"Sharing writing successes - and rookie mistakes - since 2006"

Friday, August 11, 2006

A colourful and swift return

Well I’m back to blogging, with only nine days absence, which isn’t too bad. I’ve updated my internet connections and all the other khu-phumphry so this blog should be bigger and better than before – it should also have more photos etc to add a splash of colour.

So what have I learnt in the last nine days?

Speeches

Last weekend was a first for me for two reasons. Primarily, it was my first turn as Best Man, but it was also the first time I’ve had to deliver a speech to a hall full of strangers. I discount my own wedding as I pretty much knew everyone there, but at this wedding I knew perhaps a dozen people out of a couple of hundred. A little daunting, especially as I had to follow two phenomenal speeches by the groom and from a courageous young lady called Jasmin (15) who had the entire congregation searching for something to mop their eyes with.
So how do you follow two soulful speeches like that? Well you start with a plug for your own book, that’s how.
Yes - shameful isn’t it?
In my defence, the groom started it all by plugging my book during his speech, I just carried it on for comic effect. I was bloody nervous though, cooking in my morning suit and necking several glasses of wine to steady myself.
I need not have worried. The audience loved my speech, laughing at the right parts, including where I plugged the book (note to all: visual gags during speeches really do work!), and applauding me at the end. I’m not sure what felt better, the pride from doing a good job, or the relief that it was all over!!
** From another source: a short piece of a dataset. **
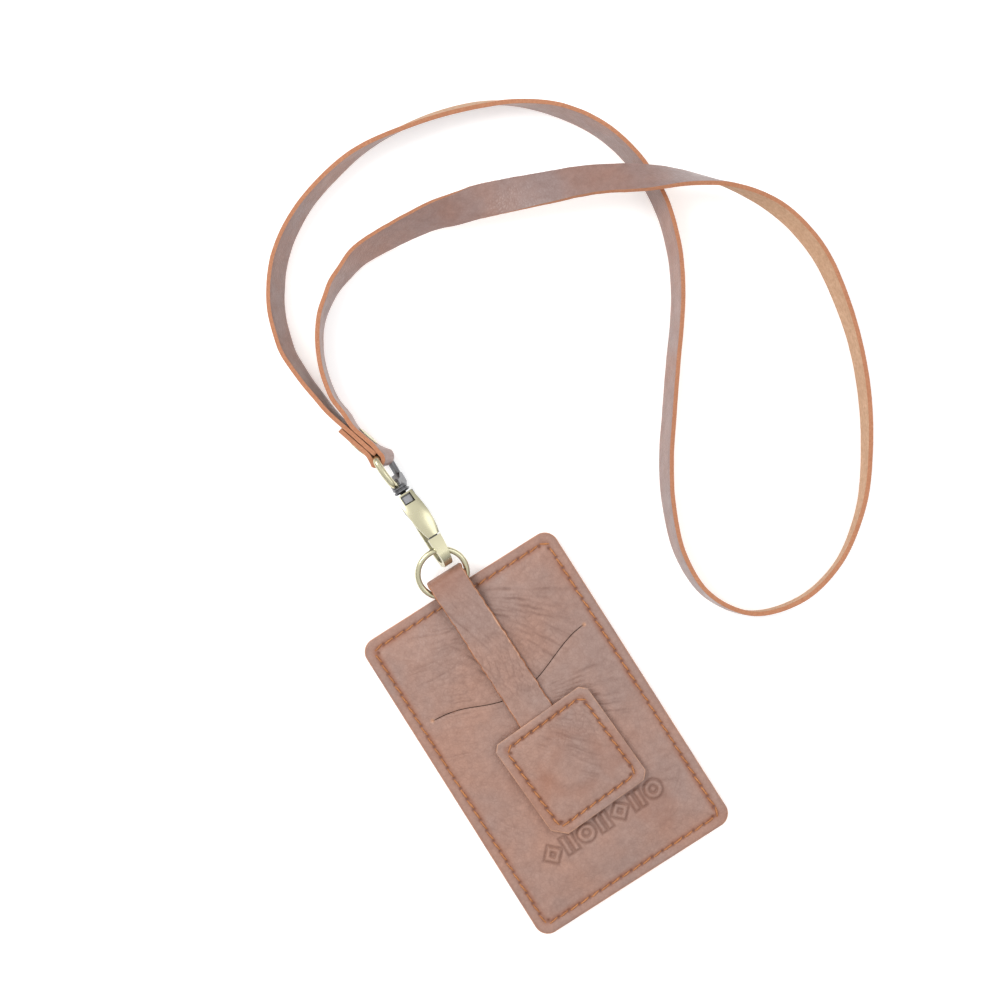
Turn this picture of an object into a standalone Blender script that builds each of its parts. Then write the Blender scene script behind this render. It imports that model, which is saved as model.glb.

Some wise person later told me that it was good experience for any future readings of my own book, and I won’t argue with that. I mean, won’t it be easier to read from a book that has taken me years to write, than reading from a speech it’s only taken me days to complete?

Answers on a postcard please!

Fantastique

While I was struggling with my speech, it appears others here were struggling with the term “fantastique”. I don’t know why though. I thought it was a perfectly good term, and yes it’s a little pretentious but then the world would certainly be a drab place without just a little pretension.
Anyway, I’ll probably not use the term too much, and if I do, I promise to use only within quotation marks.

FEAR

This blog had a surprise visit from John Gilbert, the erstwhile editor of FEAR magazine this week. Please click here to have a look… And just to reiterate, if you’re interested in all things weird and wonderful (and a little terrifying) and have yet to buy a copy of the magazine trawl e-bay; it is well worth sampling some FEAR if you can find it.

Suckered

I fell for a classic marketing ploy last Monday. I was weak, I tell you! Weak! Weak! WEAK!
The marketing ploy in question was a poster campaign for Matthew Reilly’s book Seven Ancient Wonders. It looked pretty exciting, had plenty of pretty pictures, and more importantly struck a chord with the whole “abseiling into some Egyptian crypt” thing - like it was straight out of Raiders of the Lost Ark (one of my all time favourite films). Yes, I was suckered in alright, and god knows when I’ll get round to reading it.
I’ll add it to the pile, shall I…?

Things to do

I’ve got lots of things to do now. I’ve got the written detail for my website to start (which is a bigger task than I thought), more promotional materials to design (including the bookmarks which should look pretty good – the business cards have really gone down well!) and I’ll be plugging the book at every opportunity at the British Fantasy Society Convention in Nottingham in September.


On the writing side of things, I’m almost done on The Burning Sands of Time. Despite being several weeks over my own self-imposed deadline, I should finish the final draft in September and then I start on the promotion work proper, as well as drafting the inaugural stories in my serialised/anthologised, yet “unnamed”, apocalypse story that will be published on my website at the beginning of next year.

All other projects have now been shelved for late 2007/2008, including the TV and film scripts, and my third book Smith.


And then there’s the blog – which is on-going, and on-going and on-going. I’m just glad there are people out there who are reading this. Sometimes writing a blog entry is as difficult as drafting a chapter (this entry, for example, has been re-written four times already!) – but just like Best Mans’ speeches, I reckon it’s all worth it though!